### Raw records
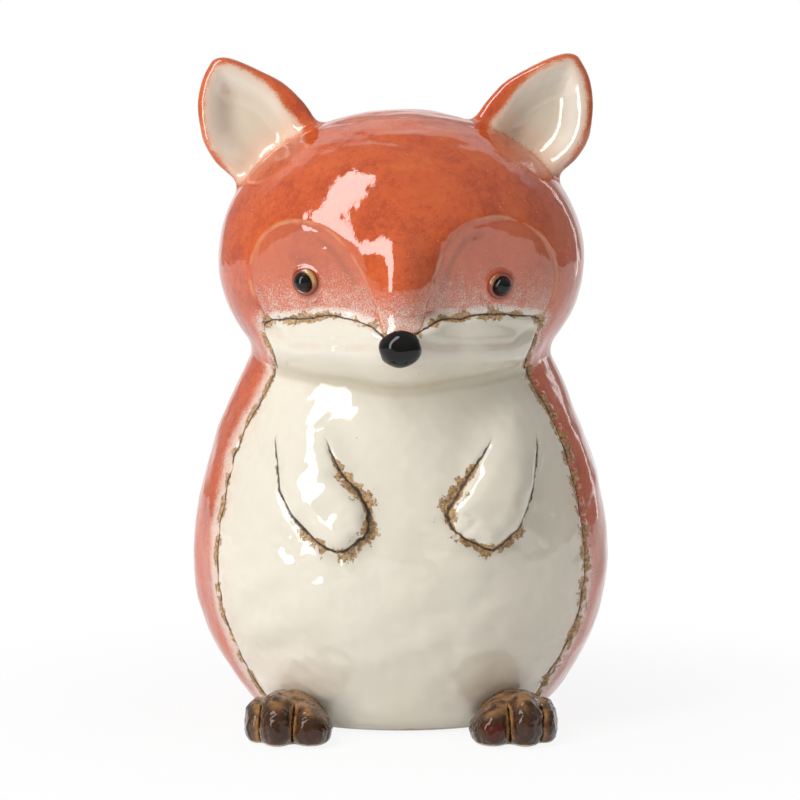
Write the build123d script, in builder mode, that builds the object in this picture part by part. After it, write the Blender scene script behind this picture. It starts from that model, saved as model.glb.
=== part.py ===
"""A hollow, hand-built stoneware fox ornament, in millimetres.

The fox sits upright on z = 0 and faces -Y, with +Z up. The origin is on the underside of its floor, in the
middle. Left and right are the fox's own sides, so its left is at +X.
"""

import math
import os

from build123d import *

# Clay walls
body_wall = 7.0
head_wall = 8.5
floor_thickness = 6.0
cut_overrun = 5.0

# Body: a pear, drawn as ellipses at shares of its height and width
body_half_width = 76.0
body_half_depth = 68.0
body_height = 150.0
body_profile_shares = [
    (0.0, 0.655),
    (0.035, 0.722),
    (0.095, 0.817),
    (0.21, 0.937),
    (0.39, 1.0),
    (0.56, 0.962),
    (0.72, 0.857),
    (0.89, 0.707),
    (1.0, 0.6),
]
foot_ring_share = body_profile_shares[0][1]
belly_width_share = 0.845

# Firing vent in the floor, behind the middle, and the vent between head and body
vent_radius = 5.0
vent_back = 18.0
neck_vent_radius = 7.0

# Clay coil in the inside corner of the neck
neck_coil_width = 9.0
neck_coil_rise = 5.5

# Head ball, its middle a little forward of the body's and above the body's top
head_half_width = 66.4
head_half_depth = 60.0
head_half_height = 53.5
head_rise = 16.0
head_forward = 4.0
head_height = body_height + head_rise
head_front = head_forward + head_half_depth

# Forehead ridge that runs down to the nose
ridge_half_width = 13.5
ridge_half_depth = 24.0
ridge_half_height = 26.0
ridge_sink = 17.5
ridge_drop = 11.0

# Thumbed hollows round the eyes
hollow_half_width = 68.0
hollow_half_depth = 30.0
hollow_half_height = 56.0
hollow_sink = 3.8
hollow_side = 31.0
hollow_drop = 4.0

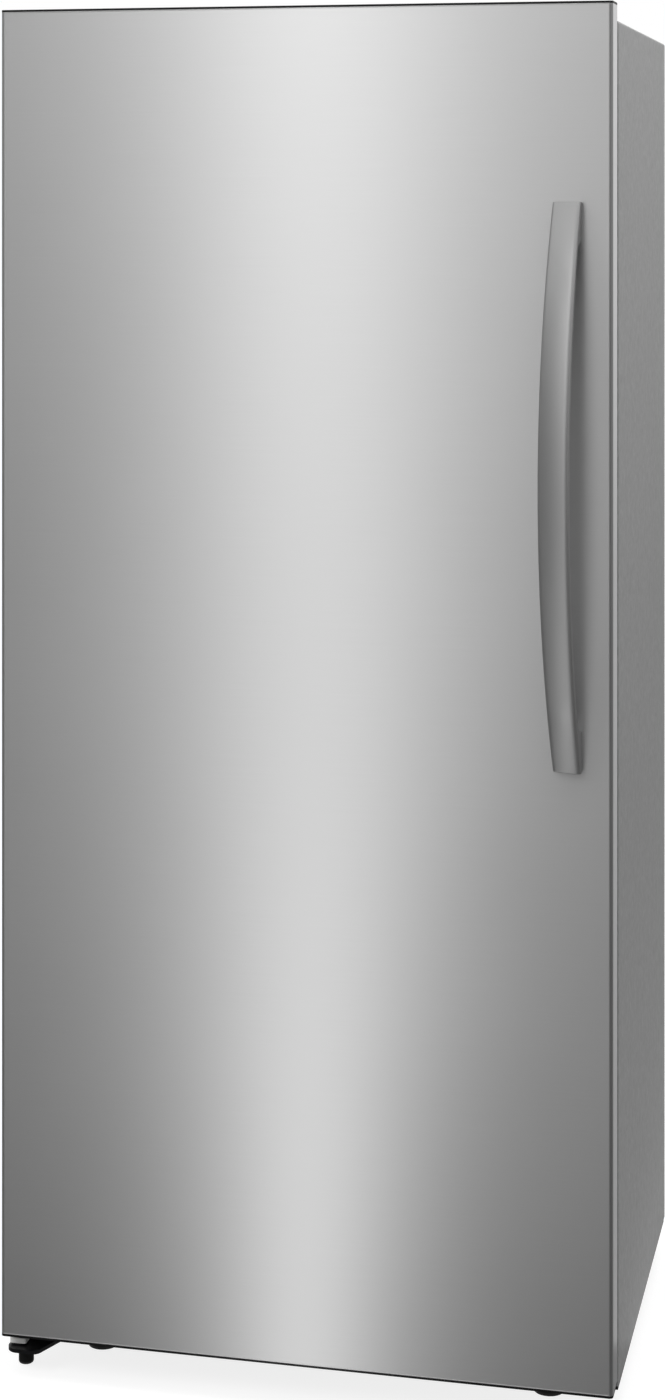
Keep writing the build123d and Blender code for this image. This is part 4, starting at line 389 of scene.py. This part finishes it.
print_grey = moulding("pad_print", grey(0.07), grey(0.09), 0.5)
dial_low, dial_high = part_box("control_dial")
dial_x, dial_z = (dial_low[0] + dial_high[0]) / 2, (dial_low[2] + dial_high[2]) / 2
GRIP_DEPTH = 0.0065
grip_face, disk_face = dial_low[1], dial_low[1] + GRIP_DEPTH
NUMBER_RING, NUMBER_SIZE = 0.0132, 0.0062
POINTER_WIDTH, POINTER_LENGTH, POINTER_RISE, POINTER_SINK = 0.0012, 0.011, 0.0085, 0.00004
WEDGE = 0.0013
PRINT = 0.00005


def printed(name):
    """Closes the active flat outline, which faces the front, into a thin print just proud of a surface."""
    mark = bpy.context.object
    mark.name = name
    select_only(mark)
    bpy.ops.object.transform_apply()
    bpy.ops.object.mode_set(mode="EDIT")
    bpy.ops.mesh.select_all(action="SELECT")
    bpy.ops.mesh.remove_doubles(threshold=0.00001)
    bpy.ops.mesh.extrude_region_move(TRANSFORM_OT_translate={"value": (0, -PRINT, 0)})
    bpy.ops.mesh.select_all(action="SELECT")
    bpy.ops.mesh.normals_make_consistent(inside=False)
    bpy.ops.object.mode_set(mode="OBJECT")
    mark.data.materials.append(print_grey)
    return mark


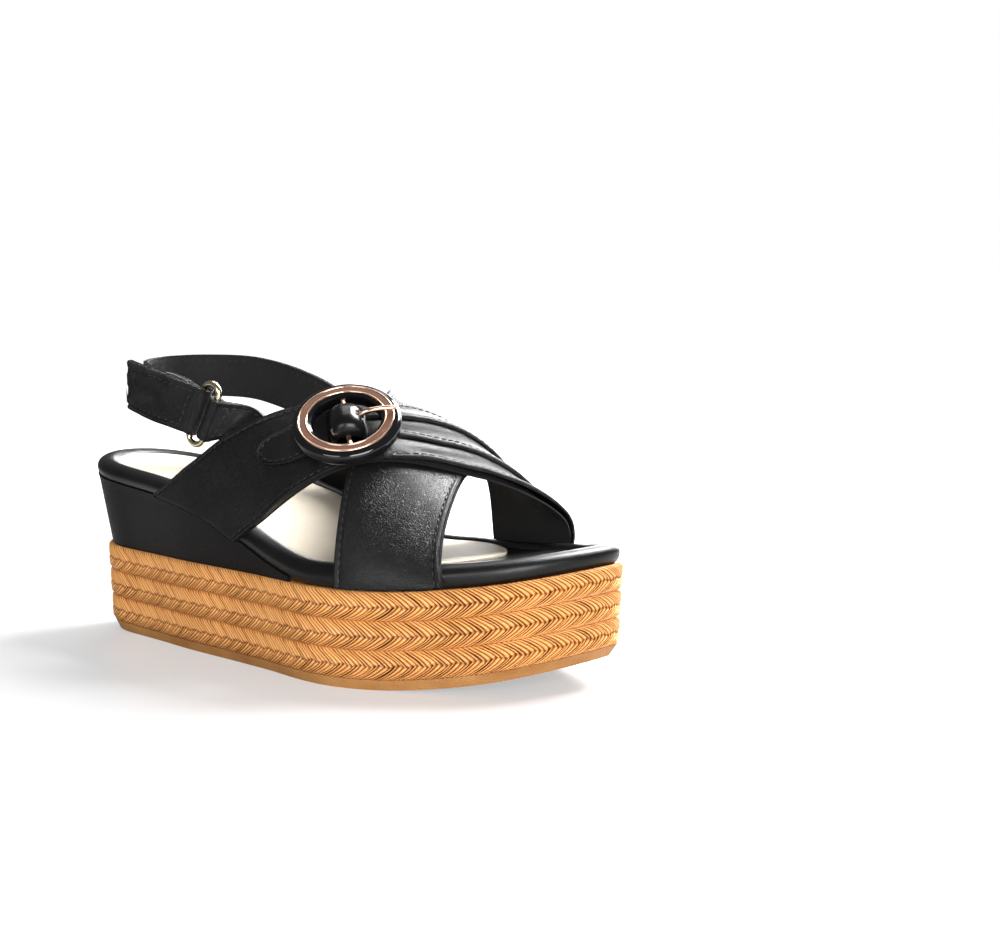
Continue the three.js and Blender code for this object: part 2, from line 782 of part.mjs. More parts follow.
// The ring tab holds the ring's front side and goes under the cross strap's rear edge.
const TAB_LEATHER = 2;
const frontSide = ovalCentre.clone().addScaledVector(ovalAcross, OVAL_RADIUS + LOOP_IN);
const tabEdge = (side) => [
  frontSide.clone().addScaledVector(ovalUp, (side * SLING_WIDTH) / 2),
  archPoint(0.405 * SOLE_LENGTH + side * 3, -0.6 + side * 0.09, TUCK_LIFT - TAB_LEATHER),
  archPoint(0.455 * SOLE_LENGTH + side * 4, -0.605 + side * 0.085, TUCK_LIFT - TAB_LEATHER),
];
const tabBand = ribbon({ low: tabEdge(-1), high: tabEdge(1), inside: 0, outside: TAB_LEATHER, steps: 8 });
const tabLoop = loopRound(1, SLING_LEATHER, SLING_WIDTH);
add("ring_tab", geometryOf(solidOf(tabBand).add(solidOf(tabLoop))), blackLeather);

// The origin is on the ground under the middle of the sandal's bounding box.
const bounds = new THREE.Box3().setFromObject(sandal);
const centre = bounds.getCenter(new THREE.Vector3());
sandal.position.set(-centre.x, -centre.y, -bounds.min.z);

export default sandal;
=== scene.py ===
import bisect
import math
import random

import bmesh
import bpy
from mathutils import Matrix, Vector, noise


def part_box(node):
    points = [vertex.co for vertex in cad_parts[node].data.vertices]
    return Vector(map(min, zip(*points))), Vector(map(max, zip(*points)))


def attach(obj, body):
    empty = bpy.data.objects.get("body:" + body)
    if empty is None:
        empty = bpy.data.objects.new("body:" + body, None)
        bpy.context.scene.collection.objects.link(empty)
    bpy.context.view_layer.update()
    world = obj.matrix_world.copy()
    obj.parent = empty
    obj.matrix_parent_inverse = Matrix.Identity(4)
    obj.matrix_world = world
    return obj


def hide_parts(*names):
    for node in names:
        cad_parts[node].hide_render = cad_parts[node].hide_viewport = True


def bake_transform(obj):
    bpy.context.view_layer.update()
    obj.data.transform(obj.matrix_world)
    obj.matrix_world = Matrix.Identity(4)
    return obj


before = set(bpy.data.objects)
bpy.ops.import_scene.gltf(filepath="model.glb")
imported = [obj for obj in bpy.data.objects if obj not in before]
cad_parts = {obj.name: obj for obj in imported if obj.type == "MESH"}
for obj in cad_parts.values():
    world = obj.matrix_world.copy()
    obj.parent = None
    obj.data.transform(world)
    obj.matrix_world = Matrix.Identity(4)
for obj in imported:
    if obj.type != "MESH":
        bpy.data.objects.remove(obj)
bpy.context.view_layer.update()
random.seed(7)

# ---- Outsole ----
# A flat sheet of tan rubber cut to the outline, cemented under the rope. It lies on the ground and
# lifts a little at the toe and the heel, and its buffed rim shows below the rope.
OUTSOLE = 0.004
ROPE_ROW = 0.0108
PLATFORM = OUTSOLE + 3 * ROPE_ROW
TOE_SPRING = 0.008
TOE_SQUEEZE = 0.0026
HEEL_SPRING = 0.0026
rope_low, rope_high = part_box("rope_row_bottom")
SOLE_LENGTH = rope_high.x - rope_low.x
STATIONS = 44  # round the outline
RUBBER = (0.56, 0.27, 0.085, 1)
RUBBER_DARK = (0.4, 0.17, 0.045, 1)


def lerp(a, b, share):
    return a + (b - a) * share


def smoothstep(value, low, high):
    share = min(max((value - low) / (high - low), 0), 1)
    return share * share * (3 - 2 * share)


def along(pairs):
    """A smooth value along the sole: a cubic through (share of the length, value) pairs."""
    slopes = []
    for i in range(len(pairs)):
        before, after = pairs[max(i - 1, 0)], pairs[min(i + 1, len(pairs) - 1)]
        slopes.append((after[1] - before[1]) / (after[0] - before[0]))

    def value(x):
        share = min(max(x / SOLE_LENGTH, 0), 1)
        i = max(next(n for n, pair in enumerate(pairs) if pair[0] >= share) - 1, 0)
        width = pairs[i + 1][0] - pairs[i][0]
        s = (share - pairs[i][0]) / width
        bend = width * s * (1 - s) * (slopes[i] * (1 - s) - slopes[i + 1] * s)
        return pairs[i][1] * (1 + 2 * s) * (1 - s) ** 2 + pairs[i + 1][1] * s * s * (3 - 2 * s) + bend

    return value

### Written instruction
Write out the listing's lines exactly, from its first line through the line that contains "hollow_drop = 4.0", and stop there.

### Solved exercise
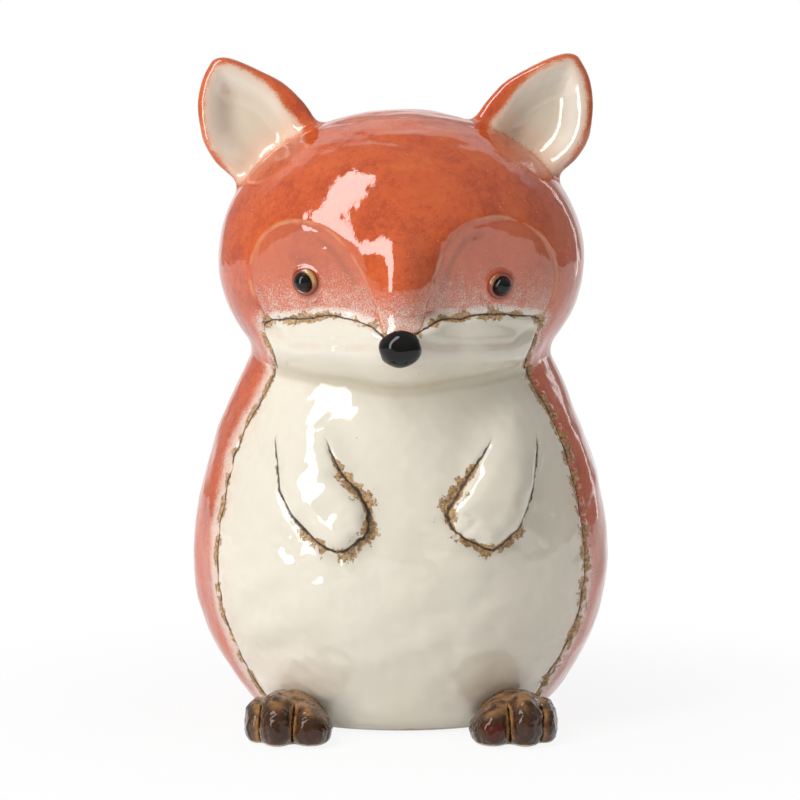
Write the build123d script, in builder mode, that builds the object in this picture part by part. After it, write the Blender scene script behind this picture. It starts from that model, saved as model.glb.
=== part.py ===
"""A hollow, hand-built stoneware fox ornament, in millimetres.

The fox sits upright on z = 0 and faces -Y, with +Z up. The origin is on the underside of its floor, in the
middle. Left and right are the fox's own sides, so its left is at +X.
"""

import math
import os

from build123d import *

# Clay walls
body_wall = 7.0
head_wall = 8.5
floor_thickness = 6.0
cut_overrun = 5.0

# Body: a pear, drawn as ellipses at shares of its height and width
body_half_width = 76.0
body_half_depth = 68.0
body_height = 150.0
body_profile_shares = [
    (0.0, 0.655),
    (0.035, 0.722),
    (0.095, 0.817),
    (0.21, 0.937),
    (0.39, 1.0),
    (0.56, 0.962),
    (0.72, 0.857),
    (0.89, 0.707),
    (1.0, 0.6),
]
foot_ring_share = body_profile_shares[0][1]
belly_width_share = 0.845

# Firing vent in the floor, behind the middle, and the vent between head and body
vent_radius = 5.0
vent_back = 18.0
neck_vent_radius = 7.0

# Clay coil in the inside corner of the neck
neck_coil_width = 9.0
neck_coil_rise = 5.5

# Head ball, its middle a little forward of the body's and above the body's top
head_half_width = 66.4
head_half_depth = 60.0
head_half_height = 53.5
head_rise = 16.0
head_forward = 4.0
head_height = body_height + head_rise
head_front = head_forward + head_half_depth

# Forehead ridge that runs down to the nose
ridge_half_width = 13.5
ridge_half_depth = 24.0
ridge_half_height = 26.0
ridge_sink = 17.5
ridge_drop = 11.0

# Thumbed hollows round the eyes
hollow_half_width = 68.0
hollow_half_depth = 30.0
hollow_half_height = 56.0
hollow_sink = 3.8
hollow_side = 31.0
hollow_drop = 4.0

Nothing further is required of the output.